- GIVEN INSTRUCTION: Set down exactly the first line of the entries and every line after it, through the line with "# Frosted trees glued behind the rear layer".

(Collection entries)
(begin)

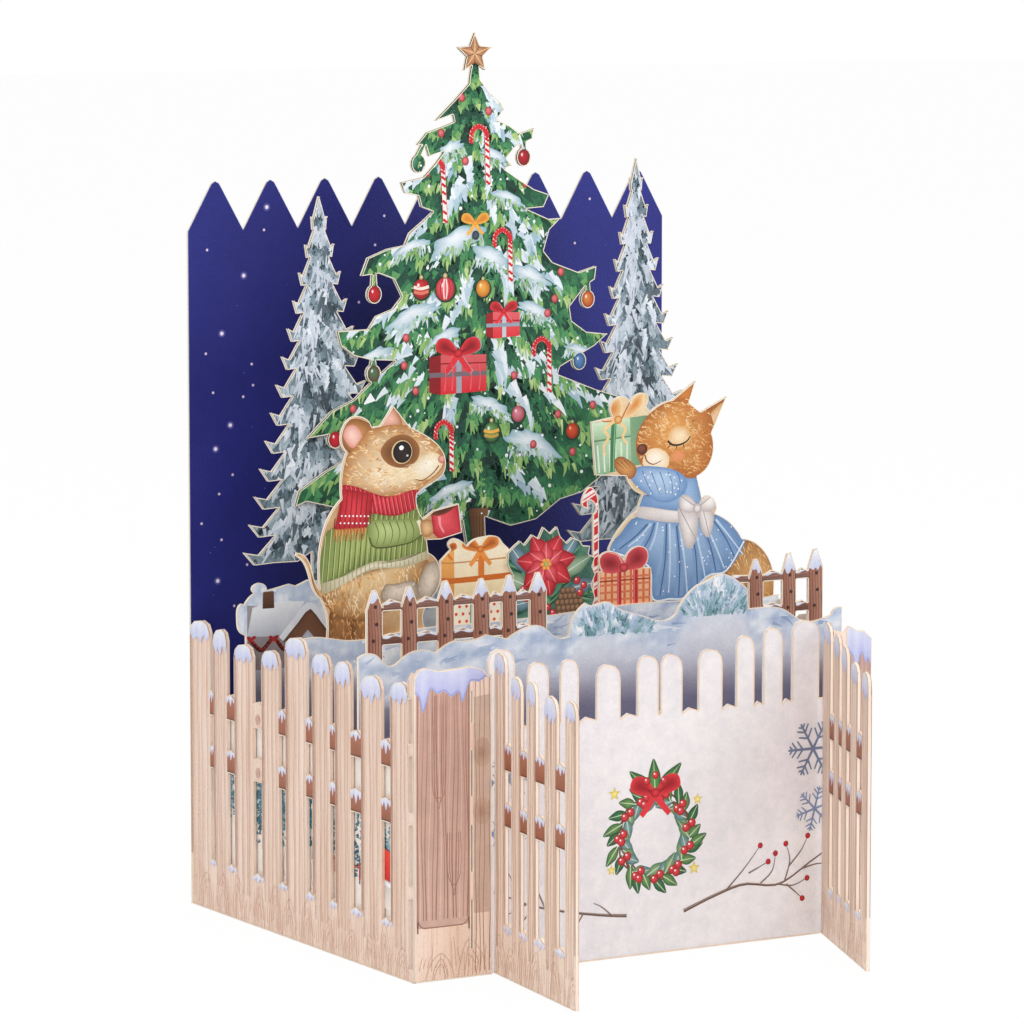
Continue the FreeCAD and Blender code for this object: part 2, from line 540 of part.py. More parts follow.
def drop_outline(hook, middle, radius):
    """A bauble and the short neck of card that it hangs from."""
    neck = 0.45
    loop = [(hook[0] + neck, hook[1]), (hook[0] - neck, hook[1])]
    for number in range(13):
        angle = math.radians(112 + number * 26.3)
        loop.append((middle[0] + radius * math.cos(angle), middle[1] + 1.15 * radius * math.sin(angle)))
    return corners_of(loop)


tree_height = size("tree_height")
tree_front = rear_layer - 2 * card
star = star_outline((-0.006 * tree_height, 0.994 * tree_height), size("star_radius"))
drops = [drop_outline((h[0] * tree_height / 100, h[1] * tree_height / 100),
                      (m[0] * tree_height / 100, m[1] * tree_height / 100), 1.75) for h, m in DROPS]
flat_piece("decorated_tree", [scaled(corners_of(TREE_LEFT + TREE_RIGHT), tree_height)], tree_front,
           0.475 * tube_width, size("tree_foot"), [star] + drops)


# Frosted trees glued behind the rear layer

def spruce_side(top, skirt, reach, tiers, side):
    """One side of a spruce from its tip down: each tier sweeps out and down and ends in a raised hook."""
    pitch = (top - skirt) / tiers
    line = []
    for tier in range(1, tiers + 1):
        out = reach * (tier / tiers) ** 0.92
        level = top - pitch * tier
        line += [(side * 0.80 * out, level + 0.16 * pitch), (side * out, level + 0.28 * pitch),
                 (side * 0.86 * out, level - 0.20 * pitch), (side * 0.62 * out, level - 0.16 * pitch)]
    return line


def spruce(label, across, top, tiers, left_reach, right_reach):
    skirt = size("spruce_skirt")
    trunk = 2.0
    left_side_line = spruce_side(top, skirt, left_reach, tiers, -1)
    right_side_line = spruce_side(top, skirt, right_reach, tiers, 1)
    low = [(-0.3 * left_reach, skirt - 1.0), (-trunk, skirt + 1.0), (-trunk, foot), (trunk, foot),
           (trunk, skirt + 1.0),
           (0.3 * right_reach, skirt - 1.2)]
    loop = corners_of([(0.0, top)] + left_side_line + low + right_side_line[::-1])
    return flat_piece(label, [loop], rear_layer, across)


reach = size("spruce_reach")
spruce("left_frosted_tree", 0.157 * tube_width, size("left_spruce_top"), 13, reach, reach + 1.4)
spruce("right_frosted_tree", 0.816 * tube_width, size("right_spruce_top"), 14, reach - 1.0, reach)


doc.recompute()
problems = []
for item in doc.Objects:
    if "Invalid" in item.State or "Error" in item.State:
        problems.append("%s: %s" % (item.Label, item.State))
for item in sub_parts:
    if item.Shape.isNull() or not item.Shape.isValid():
        problems.append("%s: bad shape" % item.Label)
    elif len(item.Shape.Solids) != 1:
        problems.append("%s: %d solids" % (item.Label, len(item.Shape.Solids)))
if problems:
    raise SystemExit("\n".join(problems))

os.makedirs("parts", exist_ok=True)
for item in sub_parts:
    item.Shape.exportStep("parts/%s.step" % item.Label)
    box = item.Shape.BoundBox
    print("%-22s %8.1f mm3  x %6.1f %6.1f  y %6.1f %6.1f  z %6.1f %6.1f"
          % (item.Label, item.Shape.Volume, box.XMin, box.XMax, box.YMin, box.YMax, box.ZMin, box.ZMax))
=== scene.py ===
import bpy
import json
import math
import numpy as np
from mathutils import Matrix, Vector


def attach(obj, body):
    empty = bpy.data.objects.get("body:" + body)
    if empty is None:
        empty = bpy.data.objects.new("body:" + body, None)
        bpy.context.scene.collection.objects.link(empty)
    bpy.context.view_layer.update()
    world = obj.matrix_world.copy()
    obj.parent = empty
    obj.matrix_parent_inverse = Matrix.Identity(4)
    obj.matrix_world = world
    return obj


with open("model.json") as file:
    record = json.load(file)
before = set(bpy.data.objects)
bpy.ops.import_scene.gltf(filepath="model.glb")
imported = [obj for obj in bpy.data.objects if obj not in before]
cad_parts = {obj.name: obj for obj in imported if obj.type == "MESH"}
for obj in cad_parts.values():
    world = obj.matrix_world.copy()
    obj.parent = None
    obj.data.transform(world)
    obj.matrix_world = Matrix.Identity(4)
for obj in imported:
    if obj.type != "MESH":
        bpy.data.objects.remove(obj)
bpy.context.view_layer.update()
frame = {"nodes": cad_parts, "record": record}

# A winter scene pop up card. The sheets of card come from the frame. Each printed side is a thin skin of
# paint patches just in front of its sheet. Flat drawings are laid out in millimetres: across from the
# tube's left side (or along a wall or gate) and up from the table.

LEFT = -60.0                 # the tube's left side
FRONT = -1.2                 # the posts' front face
CARD = 0.6                   # thickness of the card
GAP = 0.3                    # clearance between sheets that aren't glued face to face
DEPTH = 98.5                 # the tube, front to back
PITCH = DEPTH / 4            # from one snow layer to the next
LEFT_HINGE, LEFT_TURN = 18.2, -97.0     # each gate's crease, and how its plate is turned at rest, in degrees
RIGHT_HINGE, RIGHT_TURN = 99.1, 69.0
HINGE_AHEAD = 0.2            # the creases lie this far in front of the posts
BEND_START, BEND = 104.2, 32.0          # the right post's bend, and the angle of the strip beyond it
SKIN = 0.02                  # the lowest patch lies this far off its card
HAIR = 0.001                 # step from one patch to the next above it
PRINT_DEPTH = 0.4            # no patch lies further off than this
THIN_PRINT = 0.09            # the same where two printed sides close on each other
RIM = 0.2                    # bare card left along the cut edges
CELL = 0.3                   # the trim cuts patches into cells of about this size
TINY = 1e-9
BATCH = 20000


# Colours

def paint(code):
    """A colour written as six hex digits, as linear light values."""
    rgb = np.array([int(code[i:i + 2], 16) for i in (0, 2, 4)]) / 255.0
    return np.where(rgb <= 0.04045, rgb / 12.92, ((rgb + 0.055) / 1.055) ** 2.4)


def ink(colour):
    """A colour, or a row of colours, as linear light: six hex digits are turned into it."""
    return paint(colour) if isinstance(colour, str) else np.asarray(colour)


def blend_paint(a, b, share):
    """From colour a to colour b by a share of 0 to 1, for arrays of shares."""
    share = np.asarray(share)[..., None]
    return ink(a) * (1 - share) + ink(b) * share


CREAM_EDGE = paint("f3e6d3")


# Smooth fields and curves

def drift(points, grain, seed):
    """A smooth wandering field from -1 to 1: the mean of nine cosines of random directions and phases."""
    dice = np.random.default_rng(seed)
    turn = dice.uniform(0, 2 * np.pi, 9)
    pace = 2 * np.pi / grain * dice.uniform(0.6, 1.7, 9)
    phase = dice.uniform(0, 2 * np.pi, 9)
    waves = points[..., :1] * np.cos(turn) * pace + points[..., 1:2] * np.sin(turn) * pace + phase
    return np.clip(np.cos(waves).mean(axis=-1) * 2.2, -1, 1)


def cubic(a, b, c, d, share):
    """The Catmull-Rom cubic from b to c, with a before them and d after, at a share of the way."""
    return 0.5 * (2 * b + (c - a) * share + (2 * a - 5 * b + 4 * c - d) * share ** 2 + (3 * b - 3 * c + d - a)
        * share ** 3)


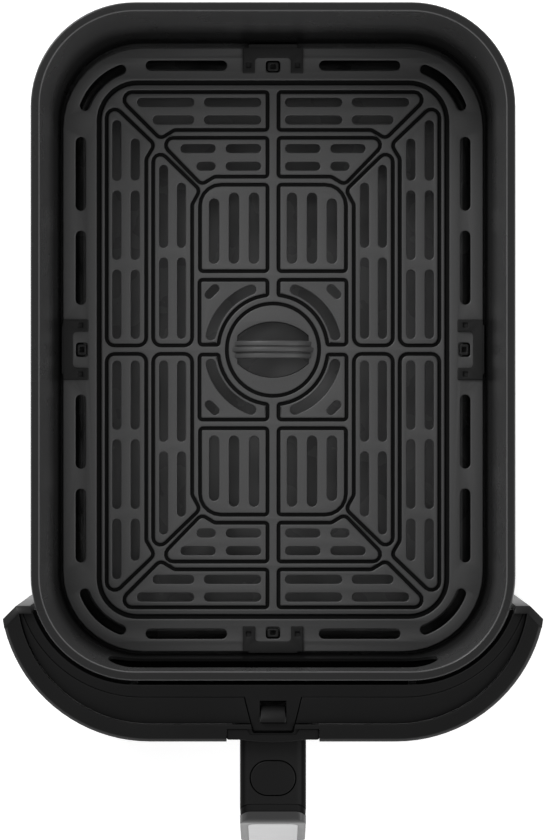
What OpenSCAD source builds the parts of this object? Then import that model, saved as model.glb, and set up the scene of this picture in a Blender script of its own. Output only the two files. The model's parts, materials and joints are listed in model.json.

(end)

- ANSWER TO THE TASK:
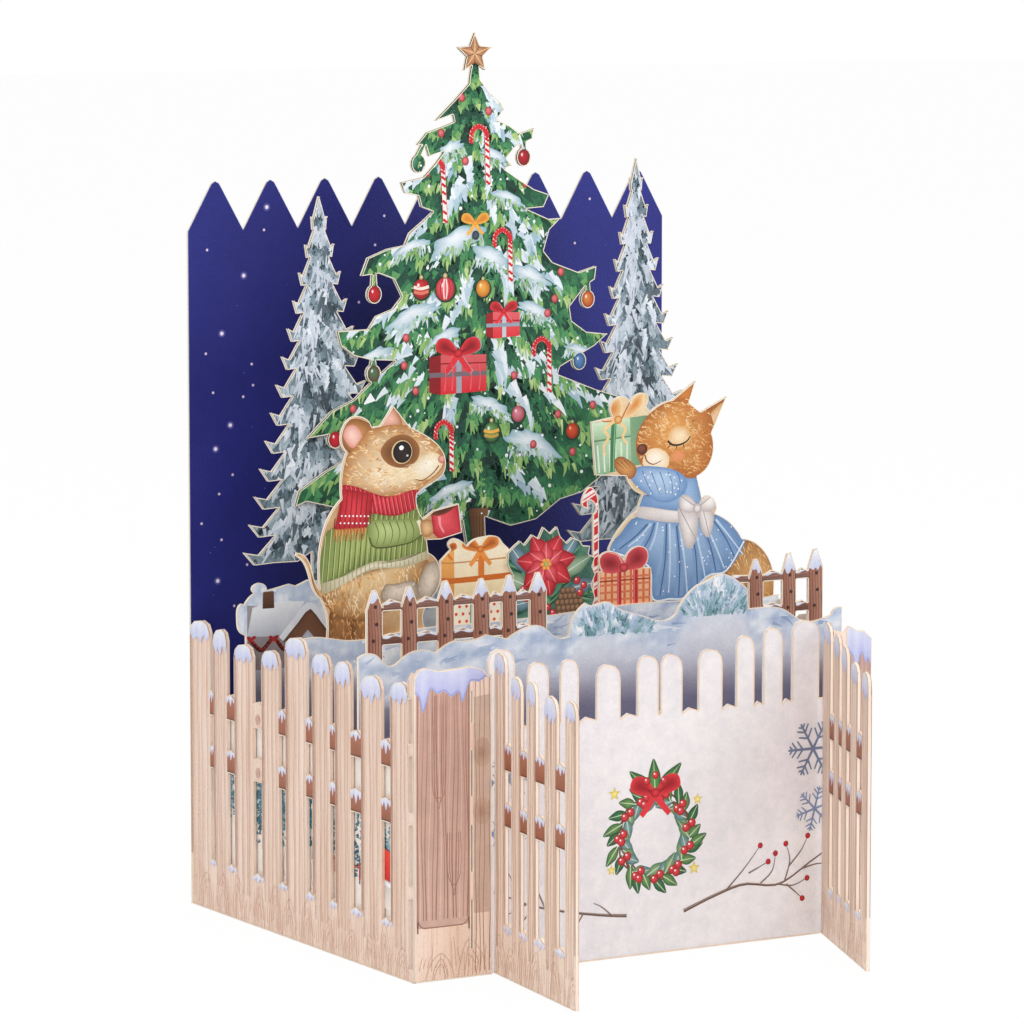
Continue the FreeCAD and Blender code for this object: part 2, from line 540 of part.py. More parts follow.
def drop_outline(hook, middle, radius):
    """A bauble and the short neck of card that it hangs from."""
    neck = 0.45
    loop = [(hook[0] + neck, hook[1]), (hook[0] - neck, hook[1])]
    for number in range(13):
        angle = math.radians(112 + number * 26.3)
        loop.append((middle[0] + radius * math.cos(angle), middle[1] + 1.15 * radius * math.sin(angle)))
    return corners_of(loop)


tree_height = size("tree_height")
tree_front = rear_layer - 2 * card
star = star_outline((-0.006 * tree_height, 0.994 * tree_height), size("star_radius"))
drops = [drop_outline((h[0] * tree_height / 100, h[1] * tree_height / 100),
                      (m[0] * tree_height / 100, m[1] * tree_height / 100), 1.75) for h, m in DROPS]
flat_piece("decorated_tree", [scaled(corners_of(TREE_LEFT + TREE_RIGHT), tree_height)], tree_front,
           0.475 * tube_width, size("tree_foot"), [star] + drops)


# Frosted trees glued behind the rear layer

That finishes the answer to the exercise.